My hypothesis is that it’ll be a mix. I think there will be some categories where the Sephora-style approach will work. So maybe in baby or beauty we’ll actually have a master brand that stands out. And then I think there will be others where actually the product stands alone a little bit more effectively.
With a tech platform that does as much as you mentioned, it doesn’t seem hard to eventually launch your own products. In the long term, where are you thinking of going?
We are starting to look at some product launches. Similar to the brand conversation, we’re going to follow the data, and let the customers tell us.
What we are still pretty clearly not doing is just full product launches on a platform like Amazon. Our first acquisition was Flathead reusable straws. Just because we have the number one selling reusable straw on Amazon, I don’t think it gives us the right to kick Yeti out and have the number-one selling insulated mug on Amazon. People don’t shop that way. What we’re not doing is saying, ‘Hey, we’re in the reusable drinkware category, so we’re just going to launch a bunch of stuff reusable drinkwares.’ I don’t think that works.

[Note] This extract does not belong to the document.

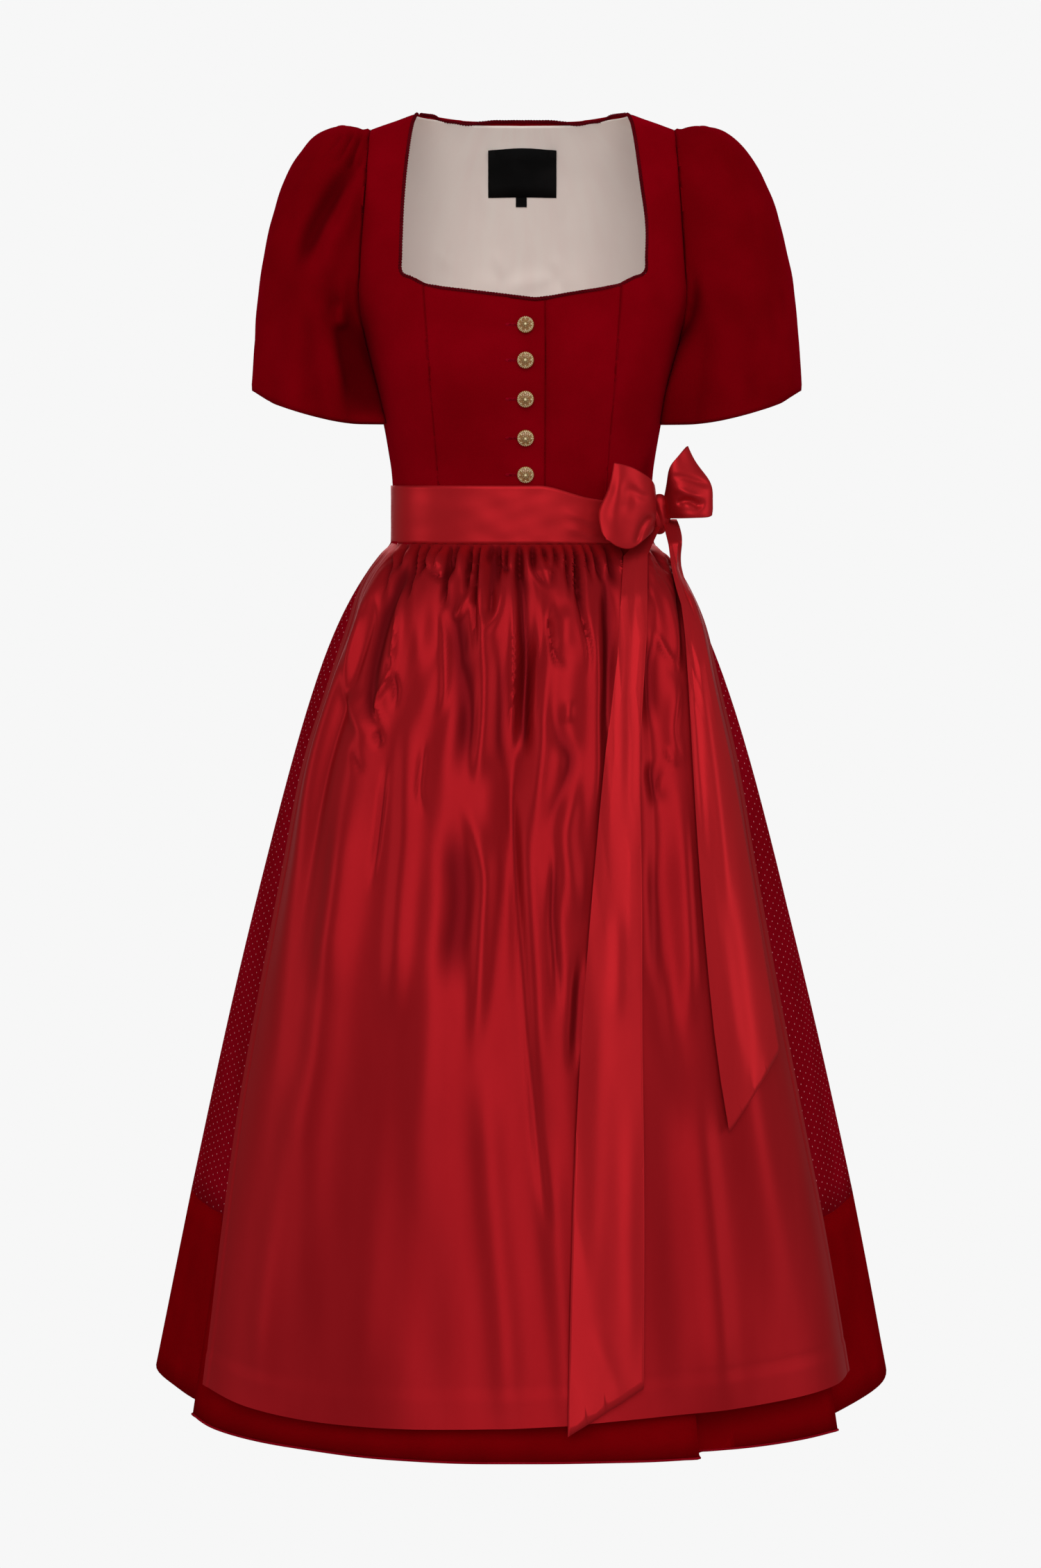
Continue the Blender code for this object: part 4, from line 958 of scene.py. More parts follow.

But where we are experimenting with product launch today is a few things. One is size and color variations, packaging variations. We also do some trend analysis around feedback, and we improve the product based upon what people are saying in reviews, what people are saying in competitors’ reviews, and so we’re staying ahead of the innovation curve there.
As we get further into brick and mortar and further into some of these off-Amazon channels where people will cross-sell, if we do start to create a baby brand, and we see that people are buying multiple products in that baby brand, then the data will say that this brand actually has legs. People are buying from it even if it’s a new product. So in those scenarios, that’s when I think we’ll get more aggressive about product launches to build out the assortment.